The keys aren't there. I can't seem to remember which special place in my purse I put them at for easy access so I dig and dig and dig. Meanwhile, c's snowsuit has gaped open a bit and it's obvious to all passing by that I have a naked baby under this coat. Would this be something child services could be called in about? Nooooo.

Found the keys! Moving on!

I get him in the car, get myself in the car and as we pull out I realize how EXHAUSTED I am from this ordeal. I also feel frustrated with myself yet again, because sometimes it seems that no matter how hard I try, I can't get organized.

I wonder if swim lessons are even worth this hassle.

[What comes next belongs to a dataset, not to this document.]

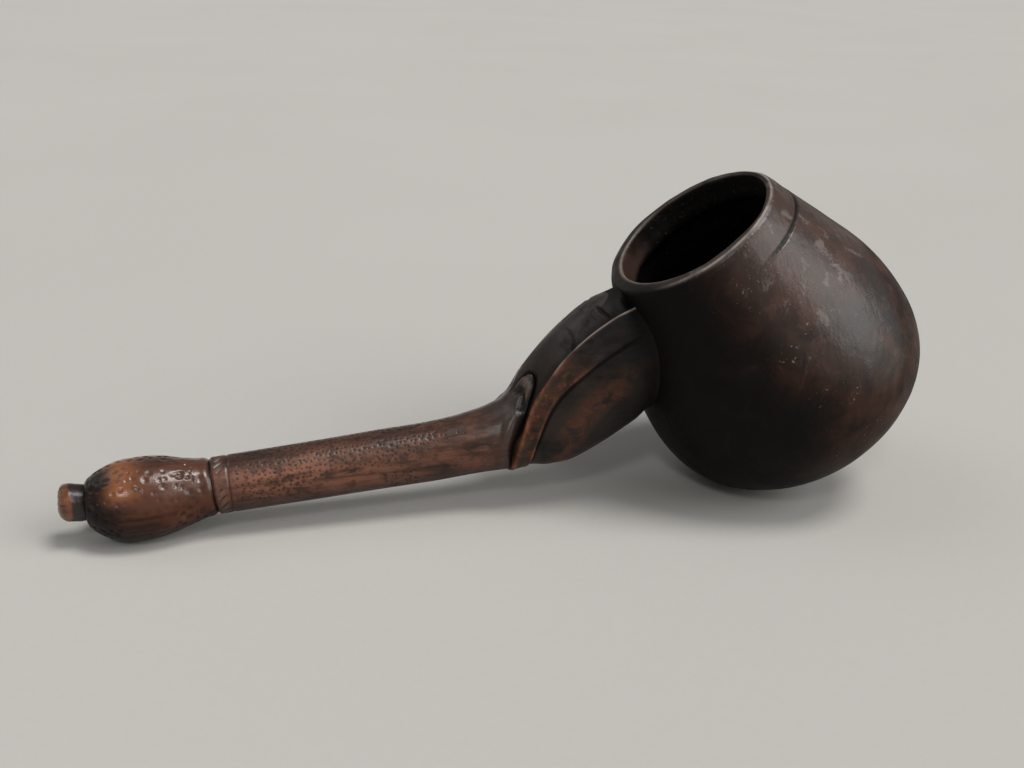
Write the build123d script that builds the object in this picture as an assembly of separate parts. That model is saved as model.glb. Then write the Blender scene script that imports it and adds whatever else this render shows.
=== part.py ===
from build123d import *
import os
from math import cos, radians, sin, tan

# Long-handled carved wooden dipper, lying at rest on a table: the bowl and the end knob touch it.
# Millimetres and degrees. +Z is up, +X runs from the end knob towards the bowl, and the object is
# symmetric about the XZ plane. Every piece is drawn with the middle of the bowl's widest ring above
# X = 0 and the table at Z = 0; at the end the set is moved so that the origin is halfway along it.

# ---- bowl, in its own frame: +Z along the bowl's axis, out of the mouth, Z = 0 at the widest ring
BOWL_RADIUS = 60.0
BOWL_LEAN = 37.2          # of the bowl's axis towards the handle
BELLY_DEPTH = 45.7        # widest ring to the outside of the bottom
BELLY_SQUARENESS = 2.26   # superellipse exponent: 2 is an ellipse, more is flatter below
SHOULDER_RADIUS = 96.9    # of the arc that turns the wall in above the widest ring
SHOULDER_TURN = 21.7      # how far that arc turns before the wall runs straight to the mouth
MOUTH_HEIGHT = 76.4       # widest ring to the mouth's plane
LIP_WIDTH = 5.2           # across the mouth's edge
LIP_ROUND = 1.5
WALL = 7.5
THROAT_DEPTH = 12.0       # thick collar inside the mouth, above the hollow
THROAT_TAPER = 0.6        # how much smaller the throat is at its lower end
UNDERCUT_LENGTH = 4.0     # of the slope from the throat out to the wider hollow
RING_GROOVE_DROP = 11.6   # incised line below the mouth
RING_GROOVE_RADIUS = 0.9
WEAR_DEPTH = 0.6          # worn flat where the belly meets the table

# ---- handle: each piece is carved by eye, so it is a loft through sections with no one true axis.
# A section is (x, z, backward lean of its plane, half height, half width), from left to right.
BUTTON_SECTIONS = (
    (-297.4, 18.1, -5.0, 4.6, 4.6),
    (-296.5, 18.0, -4.8, 6.1, 6.1),
    (-294.4, 17.8, -4.2, 7.1, 7.1),
    (-292.0, 17.6, -3.2, 7.2, 7.2),
    (-289.5, 17.3, -2.0, 6.7, 6.7),
    (-287.0, 17.0, 0.0, 6.2, 6.2),
)
KNOB_SECTIONS = (
    (-287.0, 17.0, 0.0, 7.4, 7.4),
    (-284.8, 16.7, 0.0, 10.5, 10.5),
    (-276.0, 16.3, 0.0, 15.2, 15.2),
    (-267.0, 16.3, 0.0, 16.5, 16.5),
    (-258.0, 16.8, 1.0, 15.6, 15.6),
    (-249.0, 17.8, 3.0, 12.9, 12.9),
    (-240.7, 18.7, 4.3, 10.7, 10.7),
)
SHAFT_SECTIONS = (
    (-240.7, 18.7, 4.3, 11.3, 11.3),
    (-215.0, 20.5, 4.3, 11.4, 11.4),
    (-175.0, 23.4, 4.3, 11.8, 11.8),
    (-149.0, 25.4, 5.0, 12.2, 12.2),
    (-136.0, 27.2, 7.0, 12.8, 12.9),
    (-124.5, 29.2, 8.0, 14.1, 14.4),
)
NECK_SECTIONS = (
    (-124.5, 29.2, 8.0, 14.1, 14.4),
    (-120.4, 30.4, 6.0, 15.0, 15.2),
    (-114.2, 34.9, 7.5, 18.6, 16.4),
    (-107.3, 39.6, 7.5, 23.2, 17.6),
    (-99.4, 44.2, 7.8, 27.0, 18.7),
    (-87.3, 52.4, 8.8, 29.3, 20.0),
    (-68.6, 64.0, 18.4, 26.8, 20.8),
    (-52.0, 73.0, 18.4, 23.8, 19.5),
)
# The raised band, seen from the side: its upper and lower edges from the neck's underside to the rim
BAND_UPPER_EDGE = ((-121, 6), (-121.2, 26), (-113.3, 48.4), (-100.6, 65.8), (-81, 81.6), (-55, 92))
BAND_LOWER_EDGE = ((-113.4, 6), (-111.6, 33), (-104.4, 50.4), (-93.1, 61.3), (-77.7, 72.2), (-50, 85))
BAND_HEIGHT = 1.2

# ---- hidden joinery
TENON_RADIUS = 7.5        # shaft into neck
TENON_LENGTH = 26.0
PEG_RADIUS = 4.5          # the button's stem, through the knob and into the shaft
PEG_LENGTH = 76.0
PEG_RISE = 2.6
DOWEL_RADIUS = 4.0        # neck to bowl
DOWEL_IN_WALL = 5.0
DOWEL_IN_NECK = 16.0
DOWEL_SPREAD = 13.0       # each side of the middle of the neck's seat
JOINT_GAP = 0.1           # radial room for glue round every tenon, peg and dowel


def belly_reach(angle):
    """How far the belly reaches from the middle of its widest ring, angle below the ring's plane."""
    power, a = 2 / BELLY_SQUARENESS, radians(angle)
    turns = [radians(t) for t in range(1, 90)]
    return max(
        BOWL_RADIUS * sin(t) ** power * cos(a) + BELLY_DEPTH * cos(t) ** power * sin(a) for t in turns
    )


BOWL_CENTRE_HEIGHT = belly_reach(90 - BOWL_LEAN) - WEAR_DEPTH
MIDDLE_OF_LENGTH = (BUTTON_SECTIONS[0][0] + belly_reach(BOWL_LEAN)) / 2


def bowl_wall(radius, depth, shoulder, top):
    """Outline from the bottom of the axis up to height top, and the radius that it has there."""
    power = 2 / BELLY_SQUARENESS
    turns = [radians(90 * i / 8) for i in range(9)]
    belly = [(radius * sin(t) ** power, -depth * cos(t) ** power) for t in turns]
    turn = radians(SHOULDER_TURN)
    bend = (radius - shoulder * (1 - cos(turn)), shoulder * sin(turn))
    top_radius = bend[0] - (top - bend[1]) * tan(turn)
    lower = Spline(*belly, tangents=((1, 0), (0, 1)))
    arc = CenterArc((radius - shoulder, 0), shoulder, 0, SHOULDER_TURN)
    return [lower, arc, Line(bend, (top_radius, top))], top_radius


def side_face(edges):
    """Face inside a closed outline drawn as (x, z) in the XZ plane."""
    return make_face([Plane.XZ * e for e in edges])


def polyline(*points):
    return [Line(a, b) for a, b in zip(points, points[1:])]


def in_bowl_place(shape):
    """Moves a shape from the bowl's own frame to its place over the table."""
    return Pos(0, 0, BOWL_CENTRE_HEIGHT) * Rot(0, -BOWL_LEAN, 0) * shape


def bowl_form():
    """The bowl's outer form as a plain solid, in its own frame, and the mouth's outer radius."""
    wall, mouth_radius = bowl_wall(BOWL_RADIUS, BELLY_DEPTH, SHOULDER_RADIUS, MOUTH_HEIGHT)
    closing = polyline((mouth_radius, MOUTH_HEIGHT), (0, MOUTH_HEIGHT), (0, -BELLY_DEPTH))
    return revolve(side_face(wall + closing), Axis.Z), mouth_radius


def bowl_hollow(mouth_radius):
    """The space inside: a short throat in the mouth, undercut to the wide hollow."""
    throat_low = MOUTH_HEIGHT - THROAT_DEPTH
    hollow_top = throat_low - UNDERCUT_LENGTH
    wall, top_radius = bowl_wall(
        BOWL_RADIUS - WALL, BELLY_DEPTH - WALL, SHOULDER_RADIUS - WALL, hollow_top
    )
    throat_radius = mouth_radius - LIP_WIDTH
    above = MOUTH_HEIGHT + WALL
    closing = polyline(
        (top_radius, hollow_top),
        (throat_radius - THROAT_TAPER, throat_low),
        (throat_radius, MOUTH_HEIGHT),
        (throat_radius, above),
        (0, above),
        (0, WALL - BELLY_DEPTH),
    )
    return revolve(side_face(wall + closing), Axis.Z)


def table_space():
    """Everything below the table's surface."""
    return Pos(0, 0, -50) * Box(1000, 400, 100)


def section_plane(x, z, lean):
    """Plane across the handle, +Z along the handle towards the bowl and X to the side."""
    a = radians(lean)
    return Plane(origin=(x, 0, z), x_dir=(0, 1, 0), z_dir=(cos(a), 0, sin(a)))


def carved(sections, extra=0.0):
    """Loft through oval sections, each grown by extra."""
    return loft(
        [
            section_plane(x, z, lean) * Ellipse(half_width + extra, half_height + extra)
            for x, z, lean, half_height, half_width in sections
        ]
    )


def rod(radius, length):
    """Round bar standing on its frame's origin."""
    return Cylinder(radius, length, align=(Align.CENTER, Align.CENTER, Align.MIN))


def dowel_places():
    """Frames at the inner ends of the two dowels that hold the neck, +Z into the neck."""
    x, z = NECK_SECTIONS[-2][:2]
    away = radians(SHOULDER_TURN - BOWL_LEAN)
    out_x, out_z = -cos(away), sin(away)
    return [
        Plane(
            origin=(
                x + side * DOWEL_SPREAD * out_z - DOWEL_IN_WALL * out_x,
                0,
                z - side * DOWEL_SPREAD * out_x - DOWEL_IN_WALL * out_z,
            ),
            x_dir=(0, 1, 0),
            z_dir=(out_x, 0, out_z),
        )
        for side in (1, -1)
    ]


def make_bowl(form, mouth_radius, dowel_holes):
    bowl = form - bowl_hollow(mouth_radius)
    lip = bowl.edges().filter_by(GeomType.CIRCLE).group_by(Axis.Z)[-1]
    bowl = fillet(lip, LIP_ROUND)
    groove_radius = mouth_radius + RING_GROOVE_DROP * tan(radians(SHOULDER_TURN))
    ring = Torus(groove_radius + RING_GROOVE_RADIUS / 3, RING_GROOVE_RADIUS)
    bowl -= Pos(0, 0, MOUTH_HEIGHT - RING_GROOVE_DROP) * ring
    return in_bowl_place(bowl) - table_space() - dowel_holes


def make_neck(form, tenon_hole, dowel_holes):
    edges = [Spline(*BAND_UPPER_EDGE), Spline(*BAND_LOWER_EDGE)]
    ends = [Line(edges[0] @ i, edges[1] @ i) for i in (0, 1)]
    strip = extrude(side_face(edges + ends), 60, both=True)
    band = carved(NECK_SECTIONS, BAND_HEIGHT) & strip
    return carved(NECK_SECTIONS) + band - in_bowl_place(form) - tenon_hole - dowel_holes


def build():
    form, mouth_radius = bowl_form()
    dowel_length = DOWEL_IN_WALL + DOWEL_IN_NECK
    dowels = [p * rod(DOWEL_RADIUS, dowel_length) for p in dowel_places()]
    dowel_holes = [p * rod(DOWEL_RADIUS + JOINT_GAP, dowel_length) for p in dowel_places()]
    neck_end = section_plane(*SHAFT_SECTIONS[-1][:3])
    tenon = neck_end * rod(TENON_RADIUS, TENON_LENGTH)
    tenon_hole = neck_end * rod(TENON_RADIUS + JOINT_GAP, TENON_LENGTH + 1)
    peg_start = section_plane(*BUTTON_SECTIONS[-1][:2], PEG_RISE)
    stem = peg_start * rod(PEG_RADIUS, PEG_LENGTH)
    peg_hole = peg_start.offset(-1) * rod(PEG_RADIUS + JOINT_GAP, PEG_LENGTH + 2)
    return {
        "bowl": make_bowl(form, mouth_radius, dowel_holes),
        "neck_bracket": make_neck(form, tenon_hole, dowel_holes),
        "handle_shaft": carved(SHAFT_SECTIONS) + tenon - peg_hole,
        "end_knob": carved(KNOB_SECTIONS) - peg_hole - table_space(),
        "end_peg": carved(BUTTON_SECTIONS) + stem,
        "neck_dowels": Compound(dowels),
    }


to_origin = Pos(-MIDDLE_OF_LENGTH, 0, 0)
os.makedirs("parts", exist_ok=True)
for name, piece in build().items():
    export_step(to_origin * piece, f"parts/{name}.step")
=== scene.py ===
import math

import bpy
import numpy as np
from mathutils import Matrix, Vector


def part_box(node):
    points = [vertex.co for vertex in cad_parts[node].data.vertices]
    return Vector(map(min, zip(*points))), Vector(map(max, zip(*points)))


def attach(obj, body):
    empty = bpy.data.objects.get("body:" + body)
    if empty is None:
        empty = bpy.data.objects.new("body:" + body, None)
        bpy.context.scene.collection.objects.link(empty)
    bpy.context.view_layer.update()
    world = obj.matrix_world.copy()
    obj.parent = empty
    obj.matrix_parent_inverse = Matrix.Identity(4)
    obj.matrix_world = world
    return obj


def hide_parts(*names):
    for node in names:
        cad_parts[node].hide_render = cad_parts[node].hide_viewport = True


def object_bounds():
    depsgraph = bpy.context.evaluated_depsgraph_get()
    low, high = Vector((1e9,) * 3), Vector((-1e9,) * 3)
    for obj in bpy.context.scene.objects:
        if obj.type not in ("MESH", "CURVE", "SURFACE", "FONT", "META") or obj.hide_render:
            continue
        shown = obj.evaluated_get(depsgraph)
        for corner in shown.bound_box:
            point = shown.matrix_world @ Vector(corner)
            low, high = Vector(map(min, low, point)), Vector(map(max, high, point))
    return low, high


# Looks of the carved wooden dipper: bowl, carved neck, stippled shaft, dimpled knob and button.
# Shapes are worked out in millimetres around the middle of the bowl's widest ring, with the table
# at Z = 0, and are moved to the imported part's frame at the end.

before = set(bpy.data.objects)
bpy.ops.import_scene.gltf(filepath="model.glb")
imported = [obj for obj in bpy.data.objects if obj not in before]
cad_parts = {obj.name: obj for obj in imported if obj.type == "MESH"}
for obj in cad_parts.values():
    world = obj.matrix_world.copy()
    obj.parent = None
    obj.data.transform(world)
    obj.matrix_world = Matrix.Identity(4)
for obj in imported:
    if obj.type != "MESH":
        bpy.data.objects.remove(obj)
start_low, start_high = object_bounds()

MM = 0.001  # in metres

# ---------------- driving dimensions, mm and degrees
BOWL_RADIUS, BOWL_LEAN = 60.0, 37.2
BELLY_DEPTH, BELLY_SQUARENESS = 45.7, 2.26
SHOULDER_RADIUS, SHOULDER_TURN = 96.9, 21.7
MOUTH_HEIGHT, LIP_WIDTH, WALL = 76.4, 5.2, 7.5
THROAT_DEPTH, UNDERCUT_LENGTH = 12.0, 4.0
RING_GROOVE_DROP = 11.6
WEAR_DEPTH = 0.6
# the lip's outline, as steps outwards and up from the mouth's edge, the throat's top and its foot
LIP_OUTER = ((1.1, -2.9), (0.55, -1.8), (-0.25, -0.95), (-1.5, -0.35), (-3.0, -0.05), (-4.3, 0))
LIP_INNER = ((0.25, -0.25), (0, -0.9), (-0.05, -2.0), (-0.2, -6.0))
THROAT_FOOT = ((-0.6, 0.8), (-0.3, -0.3), (1.6, -1.2))
LIP_START, CLOSE_POINTS = 3.3, 17

# the neck's end in the bowl's wall, its grain's rise, the notch under the rim, where the lobe turns pale
NECK_SUNK, NECK_RISE, NOTCH_HEIGHT, LOBE_PALE = 1.3, 52, 88.0, (-105, -95)
GRIP_RADIUS, SHAFT_RING, DOTS_FADE, LOW_DOTS = 12.0, 6.6, (-152, -134), -166
DOT_SPACING, DIMPLE_SPACING, DIMPLE_SQUASH = 2.0, 3.9, 1.15
BUTTON_WAIST, KNOB_BURNT, KNOB_AMBER = (-289.2, -287.2), (-283, -273), -274
# where the hidden ends of shaft and neck close, inside the joint
SHAFT_TIP = np.array([-117.2, 0, 32.0])
NECK_TIP = np.array([-117.0, 0, 32.5])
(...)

BUT, during the 30 minutes we were in the pool, between c's shivers, there was a moment. We were playing a game where us mom's would toss a rubber ducky and then help our babies swim to retrieve them. C LOVED it. When I threw the duck, he smiled and laughed and started kicking and pulling through the water. He was laughing so hard and smiling so big, that I thought my heart might melt right there in that freezing pool.

So, if I have to endure a snow storm, chicago city parking, wet yucky YMCA floors, people seeing my naked butt, risking a floaty in the pool, or the stares that come from taking my kid outside naked under his snowsuit, if I need to stop at starbucks to get a venti coffee just to stay alert the rest of the day, then that is what I will do.

Seeing that moment of pure, innocent, joy on your kids face somehow makes it all worth it.

Somehow, it cancels out all the craziness. And how crazy is THAT?